WHAT NEEDS TO BE DONE =
Look through the listing and locate every line containing the word "empty"; copy those lines.

=====

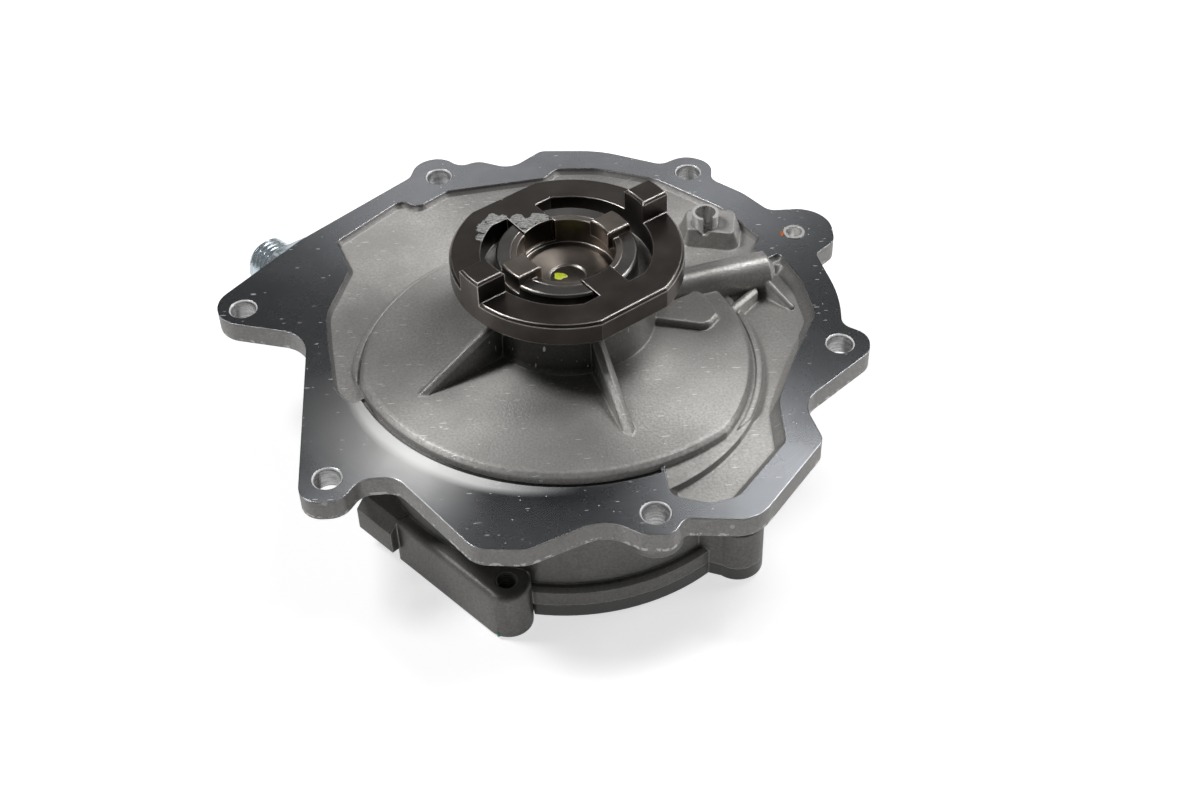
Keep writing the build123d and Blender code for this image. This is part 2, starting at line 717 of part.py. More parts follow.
def rotor():
    """Slotted rotor body, journal and hollow drive end in one piece."""
    body = rod(rotor_r, joint_z + end_gap, chamber_top - end_gap)
    slot = Rot(0, 0, eccentric_angle) * Rectangle(3 * rotor_r, vane_thickness + 2 * slot_gap)
    journal = rod(journal_r, chamber_top - end_gap - 0.5, tube_top)
    journal = chamfer(edges_at(journal, tube_top), 0.5)
    body += journal
    body -= plate(slot, joint_z - 1, chamber_top)
    body -= rod(tube_bore_r, tube_floor_z, tube_top + 1)
    tongue_slot = Rot(0, 0, lug_angle + 90) * Rectangle(3 * journal_r, tongue_width + 2 * coupling_gap)
    body -= plate(tongue_slot, coupling_bottom, tube_top + 1)
    tab_slot = Rot(0, 0, lug_angle) * Rectangle(3 * journal_r, tab_width + 0.1)
    return body - plate(tab_slot, tube_top - tab_depth, tube_top + 1)


def drive_insert():
    """Bronze cup with a dished floor in the tube, located by two tabs in the tube's end."""
    outer = tube_bore_r - 0.02
    body = rod(outer, tube_floor_z, tube_top)
    inner = outer - insert_wall
    profile = Polyline(
        (0, insert_floor_z), (insert_disc_r, insert_floor_z), (insert_disc_r, insert_step_z - insert_dish),
        (insert_step_r, insert_step_z), (inner, insert_step_z), (inner, tube_top + 1), (0, tube_top + 1),
        close=True,
    )
    body -= revolve(Plane.XZ * make_face(profile), Axis.Z)
    slot = Rot(0, 0, lug_angle + 90) * Rectangle(3 * outer, tongue_width + 0.6)
    body -= plate(slot, coupling_bottom - 0.3, tube_top + 1)
    ring = Circle(tab_outer_r) - Circle(tab_inner_r)
    bar = Rot(0, 0, lug_angle) * Rectangle(3 * tab_outer_r, tab_width)
    tabs = plate(ring & bar, tube_top - tab_depth, coupling_top + tab_rise)
    return body + chamfer(edges_at(tabs, coupling_top + tab_rise), 0.35)


def coupling_disc():
    """Floating disc: two tongues reach into the tube, two lugs drive from the camshaft."""
    flats = Rot(0, 0, lug_angle) * Rectangle(3 * disc_r, 2 * disc_half_flats)
    outline = Circle(disc_r) & flats
    webs = Rot(0, 0, lug_angle) * Rectangle(3 * disc_r, 2 * disc_half_chords)
    body = plate(outline, coupling_bottom, coupling_top)
    rim = edges_at(body, coupling_top)
    body = chamfer(rim, disc_bevel)
    body = chamfer(edges_at(body, coupling_bottom), disc_bevel - 0.2)
    body -= plate(Circle(disc_opening_r) & webs, coupling_bottom - 1, coupling_top + 1)
    bar = Rot(0, 0, lug_angle + 90) * Rectangle(2 * disc_half_chords + 2, tongue_width)
    tongues = bar - Circle(tongue_end_r)
    body += plate(tongues, coupling_bottom, coupling_top)
    lug_bar = Rot(0, 0, lug_angle) * Rectangle(3 * disc_r, lug_width)
    lug_ring = Circle(disc_r) - Circle(disc_opening_r)
    lugs = plate(lug_bar & lug_ring, coupling_top - disc_bevel - 0.1, coupling_top + lug_height)
    return body + chamfer(edges_at(lugs, coupling_top + lug_height), 0.6)


def vane_height():
    return (joint_z + end_gap, chamber_top - end_gap)


def along_vane(face):
    """Turn a plan drawn along X into the vane's place through the chamber centre."""
    return Pos(*eccentric) * Rot(0, 0, eccentric_angle) * face


def vane():
    """Vane plate with a thin tongue at each end."""
    low, high = vane_height()
    half = vane_length / 2 - tip_length
    plan = Rectangle(2 * half, vane_thickness)
    plan += Rectangle(2 * half + 2 * tip_tongue_length, tip_tongue)
    plan -= Circle(vane_core_r + running_gap)
    return plate(along_vane(plan), low, high)


def vane_tip(side):
    """Replaceable rounded tip that straddles the vane's tongue."""
    low, high = vane_height()
    end = vane_length / 2
    body = Pos(end - tip_r) * Circle(tip_r)
    near = end - tip_length + 0.05
    body += Pos((near + end - tip_r) / 2) * Rectangle(end - tip_r - near, vane_thickness)
    body -= Pos(near + tip_tongue_length / 2) * Rectangle(tip_tongue_length + 0.2, tip_tongue + 0.1)
    return plate(along_vane(Rot(0, 0, 180 * side) * body), low, high)


def vane_core():
    """Pin in the middle of the vane; it marks the point that circles twice per turn."""
    low, high = vane_height()
    return rod(vane_core_r, low, high, eccentric)


pieces = {
    "pump_housing": housing_cuts(pump_housing()),
    "rear_cover": rear_cover(),
    "cover_seal": cover_seal(),
    "cover_screws": cover_screws(),
    "boss_screw": boss_screw(),
    "port_fitting": port_fitting(),
    "port_washer": port_washer(),
    "valve_seat_plate": valve_seat_plate(),
    "umbrella_valve": umbrella_valve(),
    "outlet_reed": outlet_reed(),
    "outlet_reed_stop": outlet_reed_stop(),
    "reed_screw": reed_screw(),
    "spring_sleeve": spring_sleeve(),
    "locating_bush": locating_bush(),
    "rotor": rotor(),
    "drive_insert": drive_insert(),
    "coupling_disc": coupling_disc(),
    "vane": vane(),
    "vane_tip_a": vane_tip(0),
    "vane_tip_b": vane_tip(1),
    "vane_core": vane_core(),
}

for name, piece in pieces.items():
    export_step(piece, f"parts/{name}.step")
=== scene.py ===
# %% [markdown]
# # Dressing a brake vacuum pump in Blender
# The pump's solids come from CAD and already have their true shapes and sizes.
# This lesson gives them cast, milled, plated and worn surfaces, adds the small
# forms that CAD leaves out, such as screw threads and paint marks, and lights them.
# Lengths are written in millimetres and multiplied by `MM`, because Blender counts
# in metres. The drive axis of the pump is the Z axis, and its milled face lies at
# height zero.

# %% Load the CAD model
import bmesh
import bpy
import json
import math
from mathutils import Matrix, Vector
from types import SimpleNamespace


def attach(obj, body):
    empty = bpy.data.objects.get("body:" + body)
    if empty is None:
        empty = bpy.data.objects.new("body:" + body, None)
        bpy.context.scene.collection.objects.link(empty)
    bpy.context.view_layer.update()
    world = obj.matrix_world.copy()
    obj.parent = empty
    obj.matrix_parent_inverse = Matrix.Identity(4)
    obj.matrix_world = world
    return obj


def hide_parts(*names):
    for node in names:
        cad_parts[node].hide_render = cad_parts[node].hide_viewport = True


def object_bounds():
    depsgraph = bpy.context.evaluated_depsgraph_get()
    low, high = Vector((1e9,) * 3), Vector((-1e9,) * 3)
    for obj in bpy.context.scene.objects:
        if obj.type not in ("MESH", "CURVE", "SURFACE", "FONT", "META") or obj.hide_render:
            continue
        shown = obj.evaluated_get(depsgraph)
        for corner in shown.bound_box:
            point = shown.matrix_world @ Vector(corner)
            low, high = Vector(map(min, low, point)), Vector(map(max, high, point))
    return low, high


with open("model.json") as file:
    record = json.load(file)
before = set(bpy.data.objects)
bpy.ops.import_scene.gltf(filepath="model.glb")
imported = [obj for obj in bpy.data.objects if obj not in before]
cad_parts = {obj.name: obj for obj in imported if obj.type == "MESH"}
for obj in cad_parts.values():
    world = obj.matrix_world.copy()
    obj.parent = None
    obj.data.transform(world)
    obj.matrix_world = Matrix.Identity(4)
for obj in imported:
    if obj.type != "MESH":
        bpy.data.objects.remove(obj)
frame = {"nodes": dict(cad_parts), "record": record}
cad_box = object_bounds()
MM = 0.001
DEGREE = math.radians(1)

# %% [markdown]
# ## Wiring materials
# Every finish is a small network of nodes that ends in one shader. It could be drawn
# by hand in the editor, but a script can be read, repeated and corrected. Each
# network starts the same way, with a shader and with the object's own coordinates,
# so that a pattern stays on its piece when the piece moves.

# %% Start a finish and link its sockets
def start_finish(name, colour, metallic, roughness):
    """A new material with one shader, and the coordinates that its patterns read."""
    material = bpy.data.materials.new(name)
    material.use_nodes = True
    tree = material.node_tree
    shader = tree.nodes["Principled BSDF"]
    shader.inputs["Base Color"].default_value = (*colour, 1)
    shader.inputs["Metallic"].default_value = metallic
    shader.inputs["Roughness"].default_value = roughness
    where = tree.nodes.new("ShaderNodeTexCoord").outputs["Object"]
    return material, tree, shader, where


def feed(tree, socket, value):
    """Link a socket, or set a plain number or colour."""
    if isinstance(value, bpy.types.NodeSocket):
        tree.links.new(value, socket)
    else:
        socket.default_value = value


print("a finish starts with a shader and object coordinates")

# %% [markdown]
# Two textures make nearly all the patterns. Noise gives soft clouds when it is coarse
# and grain when it is fine. Cells give the distance to scattered points, which makes
# pits and specks where only the smallest distances are kept. Their scale says how many
# patches fit in a metre: 45 gives blotches of two centimetres, 1500 a grain finer than
# a millimetre. When the coordinates are squeezed first, round spots become strokes.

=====

ANSWER BELOW =
    empty = bpy.data.objects.get("body:" + body)
    if empty is None:
        empty = bpy.data.objects.new("body:" + body, None)
        bpy.context.scene.collection.objects.link(empty)
    obj.parent = empty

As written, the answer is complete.